Jerry, in an attempt to be helpful, said "She's not an asshole or anything. She's just diabetic."
Aww, such a way with words!

Monday, March 7, 2011

Butter Me Up....

With nut butters, that is!

Whole Foods has honey roasted peanut butter that you grind yourself in the store. And it is friggin' delicious! I could smear anything with that peanut butter (even bull penis) and it would still be the best thing I've ever eaten. I would reward myself with a container every couple of weeks. What was I doing to earn the reward? I have no idea. Didn't matter. I was getting my friggin' peanut butter!

Then I learned that you can make your own nut butters at home, quite easily! Initially, the new experience of making my own peanut butter appealed to me, but then I also realized that's it another way that I can control what goes into my food. 

It's really very simple too. So simple, I'm giving you two....yes, two recipes for the price one.

Peanut Butter
2 - 3 cups of peanuts (I prefer roasted. And you can always roast yourself!)
1/4 - 1/2 tsp salt (optional)
1 tbsp sweetener of your choice, i.e. honey, agave, brown rice syrup (optional)
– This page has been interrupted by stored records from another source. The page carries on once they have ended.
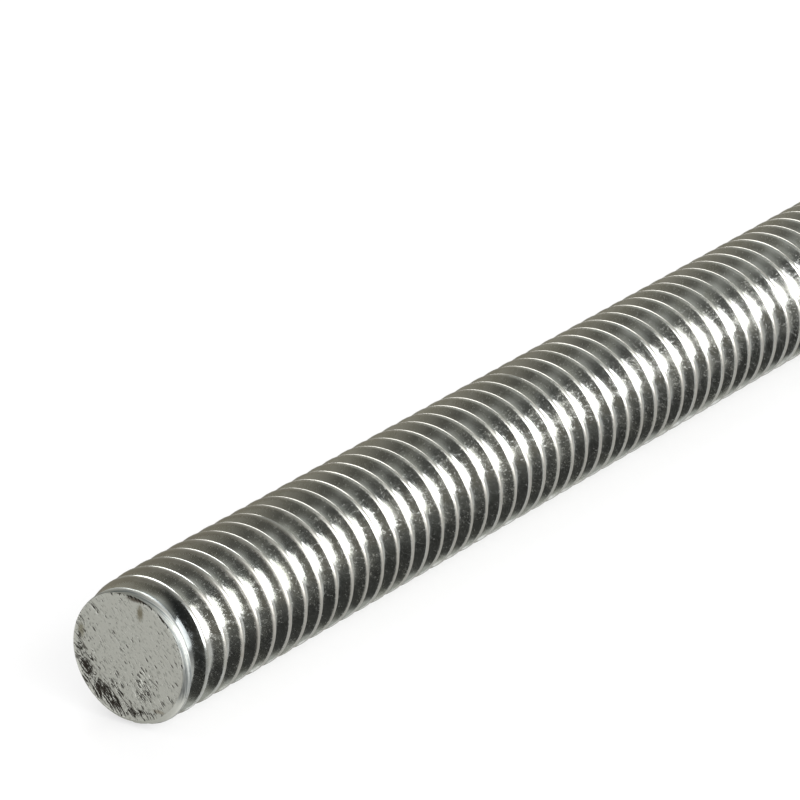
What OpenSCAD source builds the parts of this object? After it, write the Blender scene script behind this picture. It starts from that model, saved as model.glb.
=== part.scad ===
// Threaded rod, 5/16 in by 18 threads to the inch, cut to 4 in: one piece of zinc-plated
// steel, with a right-hand V thread over its whole length.
// The rod lies along +X, with the middle of its near end face at the origin.

/* [Thread] */
// Major diameter, over the crests
major_d = 7.9; // [6:0.05:12]
// Pitch: from one crest to the next
pitch = 1.411; // [1.3:0.001:2]
// Depth of the thread, from crest to root
depth = 0.86; // [0.3:0.01:0.88]
// Width of the flat along each crest
crest_w = 0.176; // [0.05:0.001:0.25]
// Angle between the two flanks of the V
flank_angle = 60; // [50:1:60]

/* [Rod] */
// Overall length
rod_len = 101.6; // [40:0.1:101.6]
// Diameter of the cut face on each end
face_d = 7; // [3:0.05:7.7]
// Axial length of the taper that runs from each cut face out to the crests
taper_len = 0.9; // [0.3:0.05:3]
// Length of the collar at each end, where the cut has closed the groove
collar_len = 0.6; // [0.1:0.05:1.2]

/* [Hidden] */

columns = 20;                 // lines of points along the rod, evenly spaced round it
crest_r = major_d/2;
root_r = crest_r - depth;
flank_slope = tan(flank_angle/2);
flank_w = depth*flank_slope;  // axial width of one flank
clear = 1;                    // how far the cutting shapes stand clear of the crests
overrun = 1.1;                // turns of thread past each cut face, before they are cut off

// One pitch of the profile as [axial place, radius], from the near edge of a crest.
profile = [
    [0, crest_r],
    [crest_w, crest_r],
    [crest_w + flank_w, root_r],
    [pitch - flank_w, root_r],
];
corners = len(profile);
rows = ceil(corners*(rod_len/pitch + 2*overrun));

// Row i of the thread at angle a: the profile repeats each pitch, and the helix carries
// it along by one pitch a turn.
function row_x(i, a) = profile[i % corners][0] + pitch*(floor(i/corners) + a/360 - overrun);
function row_r(i) = profile[i % corners][1];
function row_point(i, a) = [row_x(i, a), row_r(i)*cos(a), row_r(i)*sin(a)];

// Number of the point in column j and row i. Past the last column comes column 0 again,
// one pitch further along.
function id(j, i) = j < columns ? j*rows + i : i + corners;

// The threaded bar before its ends are cut: points on the helix, skinned with triangles.
module thread() {
    hub_near = columns*rows;
    hub_far = hub_near + 1;
    last = rows - 1;
    points = [
        for (j = [0:columns - 1], i = [0:last]) row_point(i, 360*j/columns),
        [row_x(0, 0), 0, 0],
        [row_x(last, 360), 0, 0],
    ];
    skin = [
        for (j = [0:columns - 1], i = [0:last - 1 - (j < columns - 1 ? 0 : corners)])
            each [
                [id(j, i), id(j, i + 1), id(j + 1, i + 1)],
                [id(j, i), id(j + 1, i + 1), id(j + 1, i)],
            ],
    ];
    // Each end is a fan of triangles round a hub, closed by the one-pitch step of the helix.
    near_fan = [
        for (j = [0:columns - 1]) [hub_near, id(j, 0), id(j + 1, 0)],
        for (i = [0:corners - 1]) [hub_near, i + 1, i],
    ];
    far_fan = [
        for (j = [0:columns - 2]) [hub_far, id(j + 1, last), id(j, last)],
        for (i = [last - corners:last - 1]) [hub_far, id(columns - 1, i), id(columns - 1, i + 1)],
        [hub_far, id(columns, last - corners), id(columns - 1, last - corners)],
    ];
    polyhedron(points = points, faces = concat(skin, near_fan, far_fan), convexity = 10);
}

// The outline that the cut leaves: a flat face on each end, and a taper out past the crests.
module outline() {
    taper_slope = taper_len/(crest_r - face_d/2);
    outer_r = crest_r + clear;
    taper_x = (outer_r - face_d/2)*taper_slope;
    rotate([0, 90, 0]) rotate_extrude($fn = 96) polygon([
        [0, 0],
        [face_d/2, 0],
        [outer_r, taper_x],
        [outer_r, rod_len - taper_x],
        [face_d/2, rod_len],
        [0, rod_len],
    ]);
}

// Metal that the cut has pushed into the end of the groove. Its inner side slopes like a flank.
module collar() {
    outer_r = crest_r + clear;
    core_r = root_r/2;
    rotate([0, 90, 0]) rotate_extrude($fn = 96) polygon([
        [0, -clear],
        [outer_r, -clear],
        [outer_r, collar_len - (outer_r - crest_r)*flank_slope],
        [core_r, collar_len + (crest_r - core_r)*flank_slope],
        [0, collar_len + (crest_r - core_r)*flank_slope],
    ]);
}

module threaded_rod() {
    color("#a9aba6") intersection() {
        union() {
            thread();
            collar();
            translate([rod_len, 0, 0]) mirror([1, 0, 0]) collar();
        }
        outline();
    }
}

threaded_rod();
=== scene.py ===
"""A short length of threaded rod: rolled steel, bright zinc plated, with sheared ends.

The rod lies along +X with the middle of its near cut face at the origin. Angles round it
run from +Y towards +Z. Everything is in metres, in the same frame as the CAD.
"""
import math

import bpy
import numpy as np
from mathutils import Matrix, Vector


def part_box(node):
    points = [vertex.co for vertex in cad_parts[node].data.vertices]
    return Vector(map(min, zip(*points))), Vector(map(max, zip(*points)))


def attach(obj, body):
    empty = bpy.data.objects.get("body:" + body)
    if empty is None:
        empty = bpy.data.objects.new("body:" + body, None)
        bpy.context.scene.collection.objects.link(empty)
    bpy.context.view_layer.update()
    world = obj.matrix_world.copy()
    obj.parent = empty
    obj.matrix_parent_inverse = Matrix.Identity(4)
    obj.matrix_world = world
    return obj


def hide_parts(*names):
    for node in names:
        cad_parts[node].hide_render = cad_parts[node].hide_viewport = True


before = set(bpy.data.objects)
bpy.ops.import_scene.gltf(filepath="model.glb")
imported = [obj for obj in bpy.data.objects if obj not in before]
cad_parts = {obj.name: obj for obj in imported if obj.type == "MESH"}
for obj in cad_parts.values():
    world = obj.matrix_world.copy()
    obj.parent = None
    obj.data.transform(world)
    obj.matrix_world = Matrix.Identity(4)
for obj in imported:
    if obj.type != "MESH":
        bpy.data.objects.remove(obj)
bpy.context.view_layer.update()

MM = 0.001

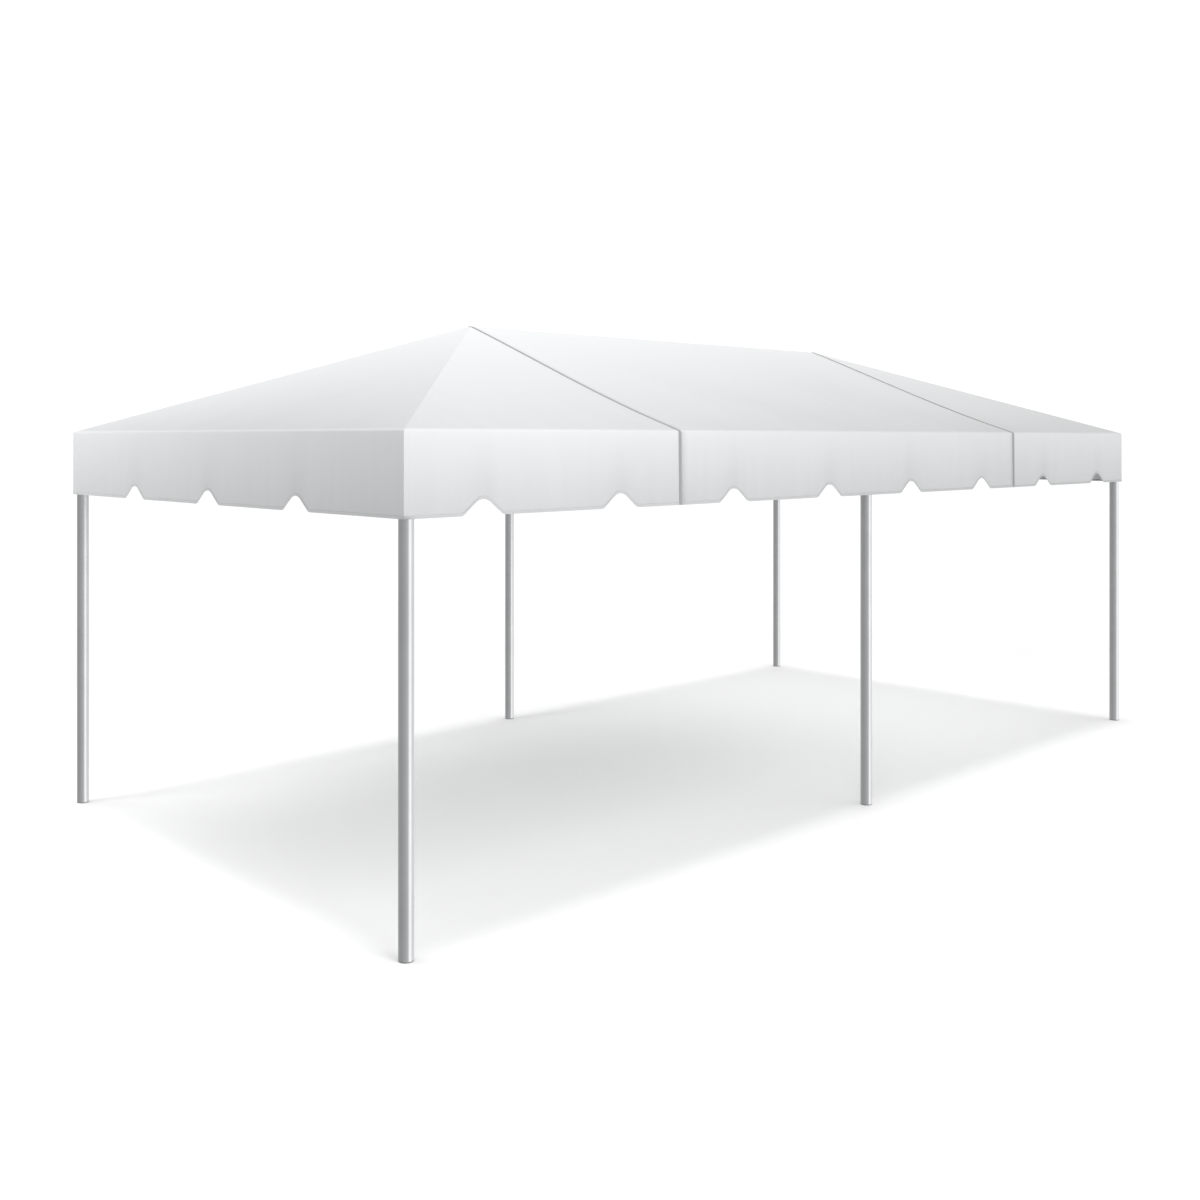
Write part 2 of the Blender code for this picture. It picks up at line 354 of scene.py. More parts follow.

1. Add nuts to food processor.
2. Turn on and scrape bowl as necessary until smooth & creamy (read: a long ass time!), about 10-15mins
3. Add salt and sweetener slowly, process, then taste test.  Repeat until desired saltiness/sweetness is reached.

Here's your second recipe, sunflower seed butter! Yes, sunflower seed butter! The bag of shelled sunflower seeds is $1.69 at Trader Joe's. A jar of sunflower seed butter at Trader Joe's is $4.99! I'm such a bargain shoppa!

Sunflower Seed Butter
2 - 3 cups of shelled sunflower seeds (same thing applies about the roasting)
1/4 - 1/2 tsp salt (optional)
1 tbsp sweetener of your choice, i.e. honey, agave, brown rice syrup (optional)

1. Add seeds to food processor.
2. Turn on and scrape bowl as necessary until smooth & creamy, about 10-15mins
3. Add salt and sweetener slowly, process, then taste test.  Repeat until desired saltiness/sweetness is reached.

You can also add whatever else you want to these butters. Cocoa powder, cinnamon, maple syrup, vanilla, pumpkin spice....you get the idea. Or at least you should by now.